Das Schicksal der Roma, deren Heimat- und Auf­enthalts­ort Kirch­stetten damals war, nicht als Bestandteil der gemeinsamen Gemeindegeschichte anzusehen, bedeutet, die Opfer nun noch ein weite­res Mal rück­blickend aus der Dorf­gemein­schaft aus­zu­schließen. Wer eine solche Haltung gegenüber den Opfern ein­nimmt, macht – egal, ob er sich dessen bewusst ist oder nicht – nichts ande­res, als sich auf die Seite der Täter zu stellen.

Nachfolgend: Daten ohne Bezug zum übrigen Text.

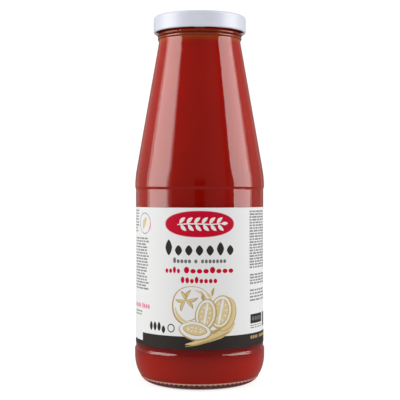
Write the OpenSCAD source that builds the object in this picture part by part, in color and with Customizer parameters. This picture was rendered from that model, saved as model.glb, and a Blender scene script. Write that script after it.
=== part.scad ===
// Tall clear-glass bottle of tomato passata, shut by a white twist-off lid and wrapped in a paper label.
// +Z is up, and the origin is the centre of the base, on the surface that the bottle stands on.

/* [Glass bottle] */
// Height of the glass, from the base to the sealing rim
bottle_h = 218.4; // [180:0.1:264]
// Diameter of the straight panel that takes the label
panel_d = 76.8; // [64:0.1:93]
// How far the shoulder stands proud of the label panel
shoulder_proud = 0.45; // [0.1:0.05:1.5]
// How far the heel stands proud of the label panel
heel_proud = 0.65; // [0.1:0.05:1.5]
// Thickness of the side wall
wall_t = 2.3; // [1.6:0.1:3.5]
// Thickness of the base inside the standing ring
base_t = 3.6; // [2.5:0.1:6]

/* [Base and heel] */
// Height of the rounded heel
heel_h = 16.5; // [10:0.5:24]
// Height of the straight band between the rounded heel and the step up to the label panel
heel_band = 2.9; // [0.5:0.1:8]
// How far the standing ring lies inside the heel's widest point
heel_inset = 10.4; // [6:0.1:14]
// Width of the flat ring that the bottle stands on
ring_w = 1.8; // [1:0.1:4]
// Rise of the hollow under the base
punt_rise = 4.2; // [1:0.1:10]
// Number of notches in the knurl round the standing ring
knurl_count = 72; // [36:1:100]
// Radius of each knurl notch
knurl_r = 0.65; // [0.3:0.05:0.8]

/* [Shoulder and neck] */
// Radius of the bend from the shoulder's widest point into the cone
shoulder_round = 55; // [20:1:70]
// Outer diameter of the finish, the threaded mouth under the lid
finish_d = 48; // [40:0.1:58]
// Thickness of the glass at the mouth
finish_t = 2.3; // [1.6:0.1:3.5]
// Radius of the rim's outer edge
rim_round = 1; // [0.3:0.1:1.5]
// How far the neck below the bead stands out from the finish
neck_out = 0.5; // [0:0.1:2]
// Height of the hollow bend between the cone and the bead
neck_bend = 2.4; // [1:0.1:5]
// How far the bead under the lid stands out from the finish
bead_out = 1.45; // [0.6:0.05:2.5]
// Height of the bead
bead_h = 3.2; // [2:0.1:5]
// Gap between the bead and the lid's lower edge
bead_gap = 0.6; // [0.3:0.1:3]

/* [Thread] */
// Number of thread ramps on the glass, and of lugs in the lid
ramp_count = 4; // [3:1:6]
// How far a ramp stands out from the finish
ramp_out = 1.5; // [0.8:0.1:1.8]
// Radius of a ramp's round section
ramp_r = 0.95; // [0.8:0.05:1.2]
// Angle that a ramp runs round the mouth
ramp_angle = 50; // [20:1:54]
// Slope of a ramp
ramp_slope = 1.8; // [0.5:0.1:3]

/* [Lid] */
// Height of the lid
lid_h = 9.6; // [8:0.1:14]
// Thickness of the lid's sheet, with its lining
lid_t = 0.6; // [0.3:0.05:0.7]
// Clear space between the thread ramps and the lid's skirt
lid_gap = 1.7; // [1.5:0.1:3]
// Radius of the bend at the lid's top edge
lid_round = 1.5; // [0.8:0.1:3]
// Radius of the curl round the lid's lower edge
curl_r = 0.75; // [0.75:0.05:1.2]
// Depth of the lid's middle under its raised rim
lid_sink = 0.7; // [0.2:0.05:1.2]
// Clear space between the lid's sunken middle and the mouth
sink_gap = 0.8; // [0.3:0.1:2]
// Diameter of the safety button in the lid's middle
button_d = 26; // [12:0.5:32]
// Depth of the button, drawn down by the vacuum
button_sink = 0.35; // [0.1:0.05:0.8]
// Angle that a lug of the lid takes up
lug_angle = 14; // [8:1:24]
// How far a lug reaches in under a thread ramp
lug_grip = 0.7; // [0.3:0.05:1]
// Thickness of a lug
lug_t = 1.1; // [0.6:0.05:1.4]
// Clear height between a lug and the lowest point of the ramp over it
lug_play = 0.35; // [0.2:0.05:1]

/* [Contents and label] */
// Free height between the passata and the sealing rim
headspace = 3.6; // [2.5:0.1:40]
// Height of the label
label_h = 80.5; // [60:0.5:100]
// Thickness of the label's paper
label_t = 0.15; // [0.1:0.01:0.4]
// Width of the strip where the label's end laps over its start
label_lap = 8; // [3:0.5:15]
// Bare panel under the label
label_gap_below = 1.9; // [0.5:0.1:8]
// Bare panel above the label
label_gap_above = 9.7; // [0.5:0.1:20]

/* [Hidden] */
$fn = 96;

panel_r = panel_d / 2;
heel_r = panel_r + heel_proud;
shoulder_r = panel_r + shoulder_proud;
finish_r = finish_d / 2;
mouth_r = finish_r - finish_t;
neck_r = finish_r + neck_out;
bead_r = finish_r + bead_out;
stand_r = heel_r - heel_inset; // outer edge of the flat ring that the bottle stands on

step_h = 3; // height of the soft step at each end of the label panel
band_top = heel_h + heel_band;
panel_low = band_top + step_h;
label_low = panel_low + label_gap_below;
panel_top = label_low + label_h + label_gap_above;
shoulder_z = panel_top + step_h;
fill_z = bottle_h - headspace;

lid_top = bottle_h + lid_t;
lid_low = lid_top - lid_h;
bead_top = lid_low - bead_gap;
bead_low = bead_top - bead_h;
bead_mid = (bead_top + bead_low) / 2;
cone_top = bead_low - neck_bend;

ramp_crest = finish_r + ramp_out;
ramp_mid_r = ramp_crest - ramp_r;
ramp_fall = ramp_crest * sin(ramp_angle / 2) * tan(ramp_slope);
ramp_z = lid_low + lug_t + lug_play + ramp_r + ramp_fall;
lid_in = ramp_crest + lid_gap;
lid_r = lid_in + lid_t;
sink_r = mouth_r - sink_gap;
lug_in = ramp_crest - lug_grip;

// Points round centre c on an ellipse, from angle a0 to a1.
function arc(c, rx, rz, a0, a1, n) =
    [for (i = [0 : n]) let (a = a0 + (a1 - a0) * i / n) c + [rx * cos(a), rz * sin(a)]];

// Points after p of a soft S that rises from p to q and is upright at both ends.
function upright_s(p, q, n) =
    [for (i = [1 : n]) let (t = i / n) [p[0] + (q[0] - p[0]) * (1 - cos(180 * t)) / 2, p[1] + (q[1] - p[1]) * t]];

// Points after p of a soft S that runs out from p to q and is level at both ends.
function level_s(p, q, n) =
    [for (i = [1 : n]) let (t = i / n) [p[0] + (q[0] - p[0]) * t, p[1] + (q[1] - p[1]) * (1 - cos(180 * t)) / 2]];

// Points of a bend from p to q that starts towards m and arrives from m.
function bend(p, m, q, n) =
    [for (i = [0 : n]) let (t = i / n) (1 - t) * (1 - t) * p + 2 * t * (1 - t) * m + t * t * q];

// Angle round c at which a line from point p touches the circle of radius r, on its outer side.
function touch_angle(c, r, p) = atan2(p[1] - c[1], p[0] - c[0]) - acos(r / norm(p - c));

// Underside or floor of the base, domed by the punt, from the middle out to the standing ring.
function dome(z) =
    [for (i = [0 : 12]) let (t = i / 12) [(stand_r - ring_w) * t, z + punt_rise * (1 - t * t)]];

// Side of the glass from the standing ring to the neck: t is how far it lies inside the outer
// surface, base the height at which it starts, and neck the radius at which it ends.
function side(t, base, neck) = let (
    c = [shoulder_r - shoulder_round, shoulder_z],
    r = shoulder_round - t,
    corner = [neck, cone_top],
    turn = touch_angle(c, r, corner),
    touch = c + r * [cos(turn), sin(turn)],
    down = (touch - corner) / norm(touch - corner)
) concat(
    arc([stand_r, heel_h], heel_inset - t, heel_h - base, -90, 0, 18),
    [[heel_r - t, band_top]],
    upright_s([heel_r - t, band_top], [panel_r - t, panel_low], 8),
    [[panel_r - t, panel_top]],
    upright_s([panel_r - t, panel_top], [shoulder_r - t, shoulder_z], 8),
    [for (p = arc(c, r, r, turn / 10, turn, 9)) p],
    bend(corner + neck_bend * down, corner, [neck, bead_low], 6)
);

module outside_profile() {
    polygon(concat(
        dome(0),
        side(0, 0, neck_r),
        arc([neck_r, bead_mid], bead_r - neck_r, bead_mid - bead_low, -90, 0, 8),
        [for (p = arc([finish_r, bead_mid], bead_out, bead_top - bead_mid, 10, 90, 8)) p],
        arc([finish_r - rim_round, bottle_h - rim_round], rim_round, rim_round, 0, 90, 6),
        [[0, bottle_h]]
    ));
}

// Space inside the glass up to height top.
module inside_profile(top) {
    polygon(concat(dome(base_t), side(wall_t, base_t, mouth_r), [[mouth_r, top], [0, top]]));
}

// Ridge of round section, which a lug of the lid hooks under.
module thread_ramp() {
    translate([0, 0, ramp_z]) rotate([ramp_slope, 0, 0]) rotate([0, 0, -ramp_angle / 2])
        rotate_extrude(angle = ramp_angle) translate([ramp_mid_r, 0]) circle(ramp_r);
}

// Radial notches in the outer edge of the standing ring.
module knurl() {
    reach = 4;
    for (i = [0 : knurl_count - 1]) rotate([0, 0, 360 * i / knurl_count])
        translate([stand_r, 0, 0]) rotate([0, 90, 0]) cylinder(r = knurl_r, h = reach);
}

module glass_bottle() {
    color([0.82, 0.88, 0.85, 0.35]) difference() {
        union() {
            rotate_extrude() outside_profile();
            for (i = [0 : ramp_count - 1]) rotate([0, 0, 360 * i / ramp_count]) thread_ramp();
        }
        rotate_extrude() inside_profile(bottle_h + 1);
        knurl();
    }
}

module passata() {
    color([0.52, 0.07, 0.05]) rotate_extrude() inside_profile(fill_z);
}

// Top of the lid from its middle to the raised rim, lowered by t.
function lid_face(t) = let (
    panel = lid_top - lid_sink - t,
    button_r = button_d / 2,
    slope = 1.2,
    start = [button_r - slope, panel - button_sink],
    foot = [sink_r - slope - t, panel]
) concat(
    [[0, panel - button_sink], start],
    level_s(start, [button_r, panel], 6),
    [foot],
    level_s(foot, [sink_r - t, lid_top - t], 6)
);

// Sheet of the lid with its raised rim, rounded edge, plain skirt and lower curl.
module lid_profile() {
    curl_c = [lid_r - curl_r, lid_low + curl_r];
    curl_end = acos((curl_r - lid_t) / curl_r) - 360;
    inner_round = lid_round - lid_t;
    under = concat(
        lid_face(lid_t),
        arc([lid_r - lid_round, lid_top - lid_round], inner_round, inner_round, 90, 0, 6)
    );
    polygon(concat(
        lid_face(0),
        arc([lid_r - lid_round, lid_top - lid_round], lid_round, lid_round, 90, 0, 8),
        arc(curl_c, curl_r, curl_r, 0, curl_end, 20),
        [for (i = [len(under) - 1 : -1 : 0]) under[i]]
    ));
}

// Tab of the curl that hooks in under a thread ramp.
module lug() {
    rotate([0, 0, -lug_angle / 2]) rotate_extrude(angle = lug_angle) translate([lug_in, lid_low]) {
        translate([lug_t / 2, 0]) square([lid_r - curl_r - lug_in - lug_t / 2, lug_t]);
        translate([lug_t / 2, lug_t / 2]) circle(lug_t / 2);
    }
}

module lid() {
    color([0.88, 0.89, 0.92]) union() {
        rotate_extrude() lid_profile();
        for (i = [0 : ramp_count - 1]) rotate([0, 0, 360 * i / ramp_count]) lug();
    }
}

// Paper wound once round the panel, with two thicknesses where its end laps over its start at +Y.
module label() {
    lap_angle = label_lap / panel_r * 180 / PI;
    reach = 1;
    color([0.93, 0.92, 0.91]) difference() {
        rotate_extrude() translate([panel_r, label_low]) square([2 * label_t, label_h]);
        rotate([0, 0, 90 + lap_angle / 2]) rotate_extrude(angle = 360 - lap_angle)
            translate([panel_r + label_t, label_low - reach]) square([label_t + reach, label_h + 2 * reach]);
    }
}

glass_bottle();
passata();
lid();
label();
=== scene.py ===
"""A shut clear-glass bottle of tomato passata with a white twist-off lid and a printed wrap-round label.

Lengths are in millimetres until mesh_object() turns them into metres. +Z is up, and the label's
front faces -Y. The lights, the room and the camera are in metres.
"""

import random
from math import acos, atan2, cos, degrees, hypot, pi, radians, sin

import bmesh
import bpy
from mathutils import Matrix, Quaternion, Vector
from mathutils.geometry import delaunay_2d_cdt


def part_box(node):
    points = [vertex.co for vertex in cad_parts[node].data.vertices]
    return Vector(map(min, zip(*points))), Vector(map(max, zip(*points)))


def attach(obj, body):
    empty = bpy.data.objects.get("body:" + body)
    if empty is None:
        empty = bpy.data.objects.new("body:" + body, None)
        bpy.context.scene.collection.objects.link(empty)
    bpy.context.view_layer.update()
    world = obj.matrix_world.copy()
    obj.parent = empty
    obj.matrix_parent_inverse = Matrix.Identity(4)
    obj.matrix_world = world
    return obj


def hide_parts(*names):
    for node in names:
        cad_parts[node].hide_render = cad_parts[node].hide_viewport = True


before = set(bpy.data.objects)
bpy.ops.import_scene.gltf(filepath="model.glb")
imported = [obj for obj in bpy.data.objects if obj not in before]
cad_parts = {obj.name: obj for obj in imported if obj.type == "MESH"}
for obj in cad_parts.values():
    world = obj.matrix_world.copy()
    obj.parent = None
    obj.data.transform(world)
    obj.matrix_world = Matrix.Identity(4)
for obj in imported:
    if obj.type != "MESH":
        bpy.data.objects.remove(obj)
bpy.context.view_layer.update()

MM = 0.001
BODY = "root"


def node_box(node):
    """Lowest and highest corners of a CAD node in millimetres."""
    low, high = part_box(node)
    return low / MM, high / MM


glass_high = node_box("glass_bottle")[1]
passata_low, passata_high = node_box("passata")
lid_low, lid_high = node_box("lid")
label_low, label_high = node_box("label")

# ---------------------------------------------------------------- sizes

BOTTLE_H = glass_high.z
HEEL_R = glass_high.x
LABEL_T = 0.15
PANEL_R = label_high.x - LABEL_T
SHOULDER_R = PANEL_R + 0.45
WALL_T = HEEL_R - passata_high.x
BASE_T = passata_low.z
FILL_Z = passata_high.z
FILL_ROUND = 0.8
FILL_REACH = 0.25  # how far the contents reach into the glass wall, so that no air gap shows

HEEL_H = 16.5  # height of the heel's curve
HEEL_INSET = 10.4  # from the standing ring out to the heel's side
RING_W = 1.8  # width of the standing ring
PUNT_RISE = 4.2  # how far the base rises in its middle
STAND_R = HEEL_R - HEEL_INSET
STEP_H = 3.0  # height of the steps below and above the label panel
STEP_TIGHT = 0.5  # share of a step's height in which its radius changes
PANEL_LOW = label_low.z - 1.9
BAND_TOP = PANEL_LOW - STEP_H
PANEL_TOP = label_high.z + 9.7
SHOULDER_Z = PANEL_TOP + STEP_H
SHOULDER_ROUND = 55.0  # radius of the shoulder's curve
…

Sich einerseits darauf zu berufen, dass nur noch wenige Personen die NS-Diktatur selbst erlebt und die Einwohner Kirchstettens mit diesem Thema folg­lich nichts mehr zu schaf­fen hätten, und sich anderer­seits gleich­zeitig als „Dichtergemeinde“ mit dem Erbe des NS-Lyrikers Weinheber – just aus jenen Jahren – zu brüs­ten, zeugt nicht gerade von logi­scher Kohä­renz. Geschichte ist kein Selbst­bedienungs­laden, aus dem man nach Belieben man­ches für sich ver­ein­nahmt und anderes, Un­an­geneh­mes einfach aus­spart. Seiner Gemeinde er­weist Horsak damit auf jeden Fall keinen guten Dienst. Mit seinem Ein­schreiten gegen das Gedenk­projekt wird der Bürger­meister zudem nur das Gegen­teil dessen be­wir­ken, was er inten­diert: Er wird Kirch­stetten in die Schlag­zeilen bringen und damit just jenen Staub der NS-Ver­gangen­heit auf­wirbeln, den man jahr­zehn­te­lang erfolg­reich unter den Teppich gekehrt hatte. Sich stattdessen offen und sach­lich auch den dunklen Kapiteln der Orts­ge­schichte zu stellen, wäre gewiss der bes­sere Weg.